English arrived on the British Isles not as a polished literary language but as a collection of mutually intelligible Germanic dialects carried by migrating peoples across the North Sea. The story of how those rough, inflected dialects became the dominant global language of science, commerce, and popular culture runs through invasion, borrowing, standardization, and the occasional accident of history. This page traces that trajectory — from the earliest attested Old English manuscripts through the Middle and Early Modern periods to the linguistic landscape documented by contemporary authorities such as the Oxford English Dictionary.


Definition and scope

The history of the English language is the documented record of structural, lexical, and phonological change in a West Germanic language from approximately 450 CE to the present. Linguists draw on surviving manuscripts, loan-word patterns, phonological reconstructions, and comparative Germanic data to map that change.

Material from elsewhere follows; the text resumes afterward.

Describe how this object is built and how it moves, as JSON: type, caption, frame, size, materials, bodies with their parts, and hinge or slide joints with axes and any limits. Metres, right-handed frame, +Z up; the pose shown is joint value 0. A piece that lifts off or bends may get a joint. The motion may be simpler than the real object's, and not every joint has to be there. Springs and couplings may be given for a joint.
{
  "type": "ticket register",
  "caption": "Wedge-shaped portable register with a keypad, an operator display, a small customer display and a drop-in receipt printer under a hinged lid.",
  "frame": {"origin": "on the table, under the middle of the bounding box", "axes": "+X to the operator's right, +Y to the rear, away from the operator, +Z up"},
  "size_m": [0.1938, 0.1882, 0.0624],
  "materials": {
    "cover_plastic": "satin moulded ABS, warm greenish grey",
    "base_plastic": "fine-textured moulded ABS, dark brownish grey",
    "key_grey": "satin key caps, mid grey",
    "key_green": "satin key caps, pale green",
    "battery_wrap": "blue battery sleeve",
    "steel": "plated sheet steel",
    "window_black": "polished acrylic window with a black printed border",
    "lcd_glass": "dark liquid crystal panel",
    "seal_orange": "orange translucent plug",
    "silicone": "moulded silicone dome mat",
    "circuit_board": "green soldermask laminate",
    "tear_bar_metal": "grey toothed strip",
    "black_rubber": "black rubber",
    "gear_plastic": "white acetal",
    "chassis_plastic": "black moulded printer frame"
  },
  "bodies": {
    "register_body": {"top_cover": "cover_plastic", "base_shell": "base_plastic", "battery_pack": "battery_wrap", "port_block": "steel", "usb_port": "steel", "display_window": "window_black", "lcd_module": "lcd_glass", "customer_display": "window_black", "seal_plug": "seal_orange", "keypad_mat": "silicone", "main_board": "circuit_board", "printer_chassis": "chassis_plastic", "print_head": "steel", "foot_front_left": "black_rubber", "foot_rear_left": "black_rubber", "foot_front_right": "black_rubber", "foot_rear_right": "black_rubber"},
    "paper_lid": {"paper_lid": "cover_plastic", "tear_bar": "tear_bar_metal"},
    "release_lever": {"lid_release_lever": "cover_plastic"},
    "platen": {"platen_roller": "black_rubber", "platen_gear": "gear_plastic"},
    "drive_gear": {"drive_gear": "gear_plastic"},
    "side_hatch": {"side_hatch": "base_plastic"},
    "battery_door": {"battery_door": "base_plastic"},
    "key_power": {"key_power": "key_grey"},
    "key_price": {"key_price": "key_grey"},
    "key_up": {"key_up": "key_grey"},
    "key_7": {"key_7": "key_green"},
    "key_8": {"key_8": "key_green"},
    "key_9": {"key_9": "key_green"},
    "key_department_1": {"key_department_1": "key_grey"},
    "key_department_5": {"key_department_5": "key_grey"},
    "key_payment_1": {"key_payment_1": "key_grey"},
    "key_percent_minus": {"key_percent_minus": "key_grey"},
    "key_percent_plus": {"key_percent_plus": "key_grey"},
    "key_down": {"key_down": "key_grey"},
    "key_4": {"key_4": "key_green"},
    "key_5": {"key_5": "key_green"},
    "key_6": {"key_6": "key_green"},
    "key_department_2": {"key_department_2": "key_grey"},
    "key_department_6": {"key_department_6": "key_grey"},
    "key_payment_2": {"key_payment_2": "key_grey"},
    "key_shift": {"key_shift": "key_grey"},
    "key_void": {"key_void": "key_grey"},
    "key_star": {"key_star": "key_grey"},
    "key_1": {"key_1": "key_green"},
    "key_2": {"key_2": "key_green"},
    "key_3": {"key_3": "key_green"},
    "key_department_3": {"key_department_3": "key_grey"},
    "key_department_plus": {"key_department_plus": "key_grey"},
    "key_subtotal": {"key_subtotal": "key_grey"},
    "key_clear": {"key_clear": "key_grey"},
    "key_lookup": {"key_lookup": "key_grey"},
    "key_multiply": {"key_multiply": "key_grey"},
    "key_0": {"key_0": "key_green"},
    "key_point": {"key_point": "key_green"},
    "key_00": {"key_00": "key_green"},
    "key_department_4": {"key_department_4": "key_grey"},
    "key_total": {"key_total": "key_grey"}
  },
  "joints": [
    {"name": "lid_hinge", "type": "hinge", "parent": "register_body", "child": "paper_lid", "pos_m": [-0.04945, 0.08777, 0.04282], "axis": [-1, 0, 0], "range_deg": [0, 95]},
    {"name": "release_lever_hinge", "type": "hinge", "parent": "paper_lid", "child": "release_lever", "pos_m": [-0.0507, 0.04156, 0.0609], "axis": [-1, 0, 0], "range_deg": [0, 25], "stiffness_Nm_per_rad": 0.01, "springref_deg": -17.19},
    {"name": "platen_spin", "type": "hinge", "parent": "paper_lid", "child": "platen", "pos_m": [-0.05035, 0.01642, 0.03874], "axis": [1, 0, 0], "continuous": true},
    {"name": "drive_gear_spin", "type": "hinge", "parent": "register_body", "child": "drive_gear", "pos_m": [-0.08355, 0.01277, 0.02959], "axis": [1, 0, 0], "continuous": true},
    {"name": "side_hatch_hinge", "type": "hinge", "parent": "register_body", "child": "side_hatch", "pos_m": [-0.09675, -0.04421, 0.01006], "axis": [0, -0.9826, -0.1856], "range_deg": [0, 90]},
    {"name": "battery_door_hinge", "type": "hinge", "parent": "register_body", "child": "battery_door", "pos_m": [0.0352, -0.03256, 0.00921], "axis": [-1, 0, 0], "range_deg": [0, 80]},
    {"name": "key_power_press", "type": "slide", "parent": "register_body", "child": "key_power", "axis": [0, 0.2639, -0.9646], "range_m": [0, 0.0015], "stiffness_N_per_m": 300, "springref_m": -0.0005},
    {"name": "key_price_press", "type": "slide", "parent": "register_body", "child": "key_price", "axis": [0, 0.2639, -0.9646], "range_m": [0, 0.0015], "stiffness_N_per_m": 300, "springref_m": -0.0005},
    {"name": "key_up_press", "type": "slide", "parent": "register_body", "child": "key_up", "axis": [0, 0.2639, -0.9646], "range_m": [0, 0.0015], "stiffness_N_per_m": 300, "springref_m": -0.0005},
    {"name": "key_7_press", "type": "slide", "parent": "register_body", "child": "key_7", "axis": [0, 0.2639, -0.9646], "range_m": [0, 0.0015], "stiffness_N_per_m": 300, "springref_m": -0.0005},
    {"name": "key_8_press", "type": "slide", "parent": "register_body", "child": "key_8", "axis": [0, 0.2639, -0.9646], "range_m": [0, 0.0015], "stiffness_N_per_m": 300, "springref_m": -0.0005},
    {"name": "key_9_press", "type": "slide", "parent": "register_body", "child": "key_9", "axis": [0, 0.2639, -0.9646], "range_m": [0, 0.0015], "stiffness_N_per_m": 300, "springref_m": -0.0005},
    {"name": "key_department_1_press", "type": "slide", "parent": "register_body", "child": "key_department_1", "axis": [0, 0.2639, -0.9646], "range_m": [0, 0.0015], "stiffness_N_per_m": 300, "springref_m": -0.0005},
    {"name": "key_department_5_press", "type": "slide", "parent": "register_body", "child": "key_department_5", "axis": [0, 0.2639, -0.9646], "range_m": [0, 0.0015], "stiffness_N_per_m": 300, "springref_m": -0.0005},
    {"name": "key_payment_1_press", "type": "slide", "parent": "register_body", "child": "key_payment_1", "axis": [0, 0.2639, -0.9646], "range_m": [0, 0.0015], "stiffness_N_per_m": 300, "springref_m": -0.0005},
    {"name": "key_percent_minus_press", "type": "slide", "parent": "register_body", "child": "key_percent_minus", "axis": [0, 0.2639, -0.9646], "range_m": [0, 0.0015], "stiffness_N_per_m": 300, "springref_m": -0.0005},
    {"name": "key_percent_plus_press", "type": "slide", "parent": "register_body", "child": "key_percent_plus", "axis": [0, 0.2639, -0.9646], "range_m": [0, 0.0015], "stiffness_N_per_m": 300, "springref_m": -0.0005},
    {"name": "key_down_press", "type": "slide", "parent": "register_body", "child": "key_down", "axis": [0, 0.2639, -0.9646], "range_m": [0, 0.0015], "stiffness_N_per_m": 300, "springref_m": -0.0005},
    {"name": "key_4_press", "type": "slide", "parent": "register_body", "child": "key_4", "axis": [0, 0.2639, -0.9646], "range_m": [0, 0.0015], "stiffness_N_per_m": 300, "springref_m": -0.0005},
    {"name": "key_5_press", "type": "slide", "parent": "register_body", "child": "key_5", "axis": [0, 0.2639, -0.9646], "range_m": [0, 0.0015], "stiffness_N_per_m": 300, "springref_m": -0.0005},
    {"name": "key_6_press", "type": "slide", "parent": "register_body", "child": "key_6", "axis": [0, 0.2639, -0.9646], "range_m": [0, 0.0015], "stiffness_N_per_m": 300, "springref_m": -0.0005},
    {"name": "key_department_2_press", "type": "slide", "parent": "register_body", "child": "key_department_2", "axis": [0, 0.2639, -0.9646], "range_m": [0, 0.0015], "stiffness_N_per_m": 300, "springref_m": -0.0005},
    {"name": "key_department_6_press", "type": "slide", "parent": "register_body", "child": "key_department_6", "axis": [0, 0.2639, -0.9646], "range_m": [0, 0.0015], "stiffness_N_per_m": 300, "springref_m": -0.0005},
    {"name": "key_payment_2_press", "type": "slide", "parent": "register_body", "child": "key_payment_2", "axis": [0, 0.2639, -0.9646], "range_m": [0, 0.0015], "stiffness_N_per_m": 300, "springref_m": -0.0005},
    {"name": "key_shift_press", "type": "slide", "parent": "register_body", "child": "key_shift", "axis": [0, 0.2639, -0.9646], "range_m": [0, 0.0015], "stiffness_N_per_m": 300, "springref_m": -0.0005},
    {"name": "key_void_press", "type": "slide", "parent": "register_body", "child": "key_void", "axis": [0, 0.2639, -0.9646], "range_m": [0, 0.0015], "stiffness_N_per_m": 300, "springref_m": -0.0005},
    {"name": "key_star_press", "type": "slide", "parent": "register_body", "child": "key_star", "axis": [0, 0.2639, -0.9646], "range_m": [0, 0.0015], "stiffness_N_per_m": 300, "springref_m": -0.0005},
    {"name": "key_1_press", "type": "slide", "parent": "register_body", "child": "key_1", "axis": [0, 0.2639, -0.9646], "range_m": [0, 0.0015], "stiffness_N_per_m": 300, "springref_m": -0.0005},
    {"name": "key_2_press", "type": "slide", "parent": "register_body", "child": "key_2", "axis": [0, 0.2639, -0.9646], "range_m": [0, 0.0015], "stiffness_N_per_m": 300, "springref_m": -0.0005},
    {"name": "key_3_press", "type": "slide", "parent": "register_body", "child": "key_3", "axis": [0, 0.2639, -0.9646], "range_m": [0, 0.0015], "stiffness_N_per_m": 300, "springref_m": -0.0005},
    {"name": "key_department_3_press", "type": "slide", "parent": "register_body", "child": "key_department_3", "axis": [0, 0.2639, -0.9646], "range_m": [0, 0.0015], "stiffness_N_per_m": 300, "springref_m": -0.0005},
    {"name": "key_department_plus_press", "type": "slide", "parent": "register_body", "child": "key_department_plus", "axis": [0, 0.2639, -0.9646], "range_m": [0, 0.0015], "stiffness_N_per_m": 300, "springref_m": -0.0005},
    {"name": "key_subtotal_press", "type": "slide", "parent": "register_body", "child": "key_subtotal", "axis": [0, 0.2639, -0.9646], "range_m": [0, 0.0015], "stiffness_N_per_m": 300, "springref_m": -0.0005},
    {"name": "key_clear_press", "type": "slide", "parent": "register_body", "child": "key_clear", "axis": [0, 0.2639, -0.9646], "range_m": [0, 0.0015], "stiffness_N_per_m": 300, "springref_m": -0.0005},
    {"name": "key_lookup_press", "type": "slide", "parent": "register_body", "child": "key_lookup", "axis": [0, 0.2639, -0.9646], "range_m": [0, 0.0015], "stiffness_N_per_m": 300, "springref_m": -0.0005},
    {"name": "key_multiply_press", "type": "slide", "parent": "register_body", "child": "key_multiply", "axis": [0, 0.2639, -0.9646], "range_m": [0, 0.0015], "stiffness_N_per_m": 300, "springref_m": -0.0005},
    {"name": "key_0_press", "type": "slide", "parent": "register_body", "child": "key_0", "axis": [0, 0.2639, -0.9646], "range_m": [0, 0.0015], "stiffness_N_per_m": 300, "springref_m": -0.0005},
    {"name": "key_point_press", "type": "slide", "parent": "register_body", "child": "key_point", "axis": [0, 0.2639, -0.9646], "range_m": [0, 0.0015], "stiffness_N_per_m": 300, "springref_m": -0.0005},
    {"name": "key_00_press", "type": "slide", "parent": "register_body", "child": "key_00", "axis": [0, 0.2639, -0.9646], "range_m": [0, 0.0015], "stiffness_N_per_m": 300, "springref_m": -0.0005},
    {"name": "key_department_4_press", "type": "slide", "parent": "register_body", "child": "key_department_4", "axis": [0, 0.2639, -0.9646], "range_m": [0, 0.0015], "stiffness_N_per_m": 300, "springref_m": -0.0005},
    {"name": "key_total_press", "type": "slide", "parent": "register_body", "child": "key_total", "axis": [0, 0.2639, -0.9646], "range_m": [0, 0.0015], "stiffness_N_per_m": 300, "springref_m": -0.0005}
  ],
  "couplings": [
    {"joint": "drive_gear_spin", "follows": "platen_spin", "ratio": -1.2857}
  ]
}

"English" as a unified concept is itself a simplification. The Oxford English Dictionary catalogs over 600,000 words across its entries, yet no single speaker commands more than a fraction of that inventory, and no two historical periods share the same grammar. The scope encompasses not just British English but the regional and national varieties that diverged after colonial expansion — including the American English vs. British English split that produced measurable spelling, vocabulary, and phonological differences by the 18th century.

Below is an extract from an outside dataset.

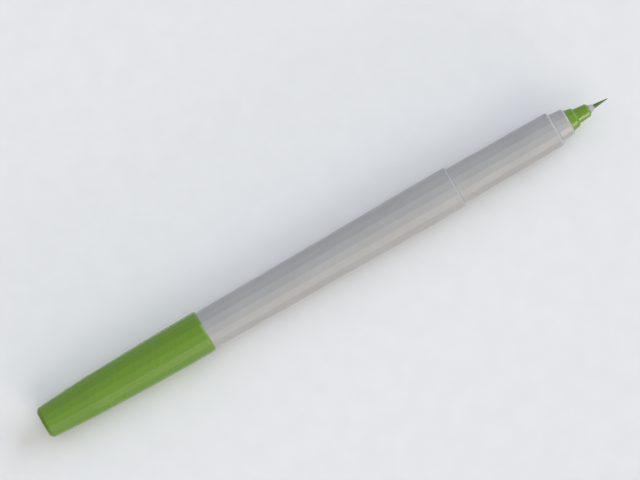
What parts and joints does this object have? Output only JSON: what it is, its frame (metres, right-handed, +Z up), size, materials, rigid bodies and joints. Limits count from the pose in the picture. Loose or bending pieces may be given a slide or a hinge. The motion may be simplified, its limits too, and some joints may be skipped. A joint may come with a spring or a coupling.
{
  "type": "felt tip marker",
  "caption": "Felt tip marker with a sixteen-sided tapering barrel, stepped nose, fine fibre nib and ink reservoir, its pull-off cap posted on the tail.",
  "frame": {"origin": "centre of the footprint, on the surface that the marker lies on", "axes": "+X along the marker's length towards its point, +Z up from the surface, +Y to the left seen from the tail"},
  "size_m": [0.1598, 0.0106, 0.0107],
  "materials": {
    "barrel_white": "satin",
    "cap_green": "satin",
    "natural_plastic": "smooth",
    "film": "gloss",
    "nib_fibre": "fibrous, ink-soaked",
    "ink_fibre": "fibrous, ink-soaked"
  },
  "bodies": {
    "pen": {"barrel": "barrel_white", "grip_section": "barrel_white", "nose_collar": "barrel_white", "nib_holder": "cap_green", "nib_ferrule": "barrel_white", "fibre_nib": "nib_fibre", "reservoir_core": "ink_fibre", "reservoir_film": "film", "breather_tube": "natural_plastic", "tail_plug": "cap_green"},
    "cap": {"cap_shell": "cap_green", "cap_inner_seal": "natural_plastic", "cap_end_plug": "cap_green"}
  },
  "joints": [
    {"name": "cap_pull", "type": "slide", "parent": "pen", "child": "cap", "axis": [-1, 0, 0], "range_m": [0, 0.03]}
  ]
}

The conventional periodization, used by the Modern Language Association and most university curricula, divides the language into three primary phases: Old English (c. 450–1150 CE), Middle English (c. 1150–1500), and Modern English (c. 1500–present), with Early Modern English (c. 1500–1700) sometimes treated as a distinct sub-period.

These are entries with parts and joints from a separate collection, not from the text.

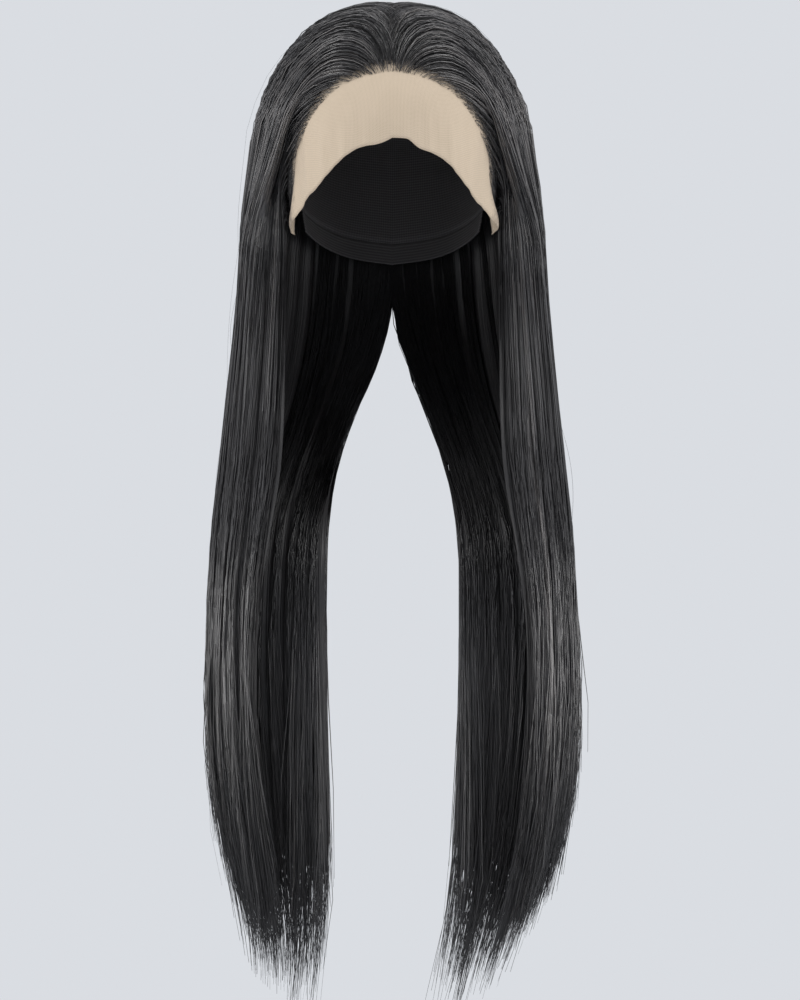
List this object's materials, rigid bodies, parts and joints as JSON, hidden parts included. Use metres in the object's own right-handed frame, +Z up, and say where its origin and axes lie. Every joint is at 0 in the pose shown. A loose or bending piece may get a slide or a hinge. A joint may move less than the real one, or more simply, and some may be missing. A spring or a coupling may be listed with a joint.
{
  "type": "lace front wig",
  "caption": "Long straight wig on a net cap with a sheer lace front, its hair swept back from the forehead and brought forward over both shoulders.",
  "frame": {"origin": "inside of the cap at the top of the head, where the wig sits on a head", "axes": "+Z up, -Y the way the face looks, +X at the viewer's right from the front"},
  "size_m": [0.266, 0.2208, 0.7196],
  "materials": {
    "hair": "straight brown-black fibre, satin",
    "lace": "sheer skin-coloured tulle",
    "cap_net": "black stretch net",
    "elastic": "black woven elastic"
  },
  "bodies": {
    "root": {"lace_front": "lace", "cap": "cap_net", "nape_band": "elastic", "hair_front_left": "hair", "hair_front_right": "hair", "hair_side_left": "hair", "hair_side_right": "hair", "hair_back_left": "hair", "hair_back_right": "hair"}
  },
  "joints": []
}
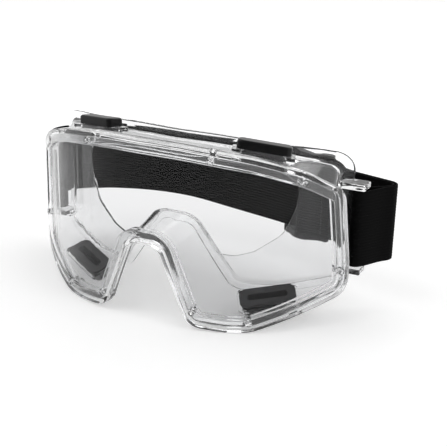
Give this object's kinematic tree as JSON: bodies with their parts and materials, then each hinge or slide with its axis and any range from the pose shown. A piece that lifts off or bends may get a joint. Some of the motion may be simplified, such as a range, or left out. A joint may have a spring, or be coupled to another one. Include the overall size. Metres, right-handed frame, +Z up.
{
  "type": "safety goggles",
  "caption": "Clear wraparound safety goggles: soft vented frame, curved clear lens held in a groove, and a wide elastic head strap with a sliding adjuster.",
  "frame": {"origin": "middle of the bounding box in plan, at the height of the lobes' lower edge", "axes": "the lens faces -Y and the face is at +Y, +X is the wearer's left, +Z is up as worn"},
  "size_m": [0.2061, 0.1108, 0.0946],
  "materials": {
    "clear_vinyl": "clear flexible vinyl, glossy",
    "clear_polycarbonate": "clear polycarbonate, polished",
    "black_plastic": "black moulded plastic, satin",
    "grey_plastic": "dark grey moulded plastic, matte",
    "black_elastic": "black woven elastic webbing, fine lengthwise ribs"
  },
  "bodies": {
    "goggles": {"frame_shell": "clear_vinyl", "lens": "clear_polycarbonate", "stud_brow_left": "clear_vinyl", "stud_temple_left": "clear_vinyl", "stud_side_left": "clear_vinyl", "stud_lobe_left": "clear_vinyl", "stud_nose_left": "clear_vinyl", "stud_brow_right": "clear_vinyl", "stud_temple_right": "clear_vinyl", "stud_side_right": "clear_vinyl", "stud_lobe_right": "clear_vinyl", "stud_nose_right": "clear_vinyl", "vent_base_top_left": "grey_plastic", "vent_base_bottom_left": "grey_plastic", "vent_base_top_right": "grey_plastic", "vent_base_bottom_right": "grey_plastic", "vent_hood_top_left": "black_plastic", "vent_hood_bottom_left": "black_plastic", "vent_hood_top_right": "black_plastic", "vent_hood_bottom_right": "black_plastic", "strap_band": "black_elastic", "strap_return": "black_elastic"},
    "slider": {"strap_slider": "black_plastic"}
  },
  "joints": [
    {"name": "strap_adjust", "type": "slide", "parent": "goggles", "child": "slider", "axis": [-0.9713, 0.238, 0], "range_m": [-0.026, 0.007], "deforming": ["strap_return"]}
  ]
}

Core mechanics or structure

Language change operates through four main mechanisms: phonological shift (changes in sound), morphological change (changes in word structure and inflection), syntactic restructuring (changes in word order and sentence organization), and lexical borrowing (importation of foreign vocabulary). English is unusual in how dramatically all four operated within a compressed historical window.

Old English was a heavily inflected language — nouns carried four grammatical cases (nominative, accusative, dative, genitive) and three genders, and verbs inflected for person, number, and tense. The Beowulf manuscript, dated by the British Library to between the 8th and 11th centuries, exemplifies this complexity: a single Old English noun could appear in a dozen surface forms depending on its grammatical role.

By the 14th century, those inflections had collapsed almost entirely. Grammatical gender disappeared. Case endings merged or dropped. The result was a language that compensated by relying on fixed word order — a shift documented in Chaucer's Canterbury Tales (c. 1390) and codified more fully in Early Modern prose.

The Great Vowel Shift — a systematic restructuring of long vowel pronunciation that linguists date to roughly 1400–1700 — explains much of why English spelling and pronunciation diverged so dramatically. A word spelled with an "i" was once pronounced closer to modern "ee"; the spelling froze while the pronunciation continued to move. The result is the gap that still generates spelling anxiety today, documented in resources like English spelling rules and patterns.


Causal relationships or drivers

Three external events functioned as direct accelerants of change:

The Anglo-Saxon migrations (c. 450–600 CE). Germanic tribes — Angles, Saxons, and Jutes — displaced or absorbed the Romanized Celtic population of Britain. Their dialects formed the substrate. The name "English" derives from the Angles; Englisc appears in Alfred the Great's 9th-century translations of Latin texts.

The Norman Conquest (1066 CE). William I's victory at Hastings installed a French-speaking ruling class over an English-speaking population. For roughly 300 years, the English court and legal system operated in Anglo-Norman French. The consequence was massive French and Latin borrowing into English vocabulary — particularly in law, cuisine, government, and religion. Pairs like cow/beef, pig/pork, and house/mansion preserve this class divide: the Anglo-Saxon term for the animal or basic structure versus the Norman term for what appeared on the table or in formal architecture.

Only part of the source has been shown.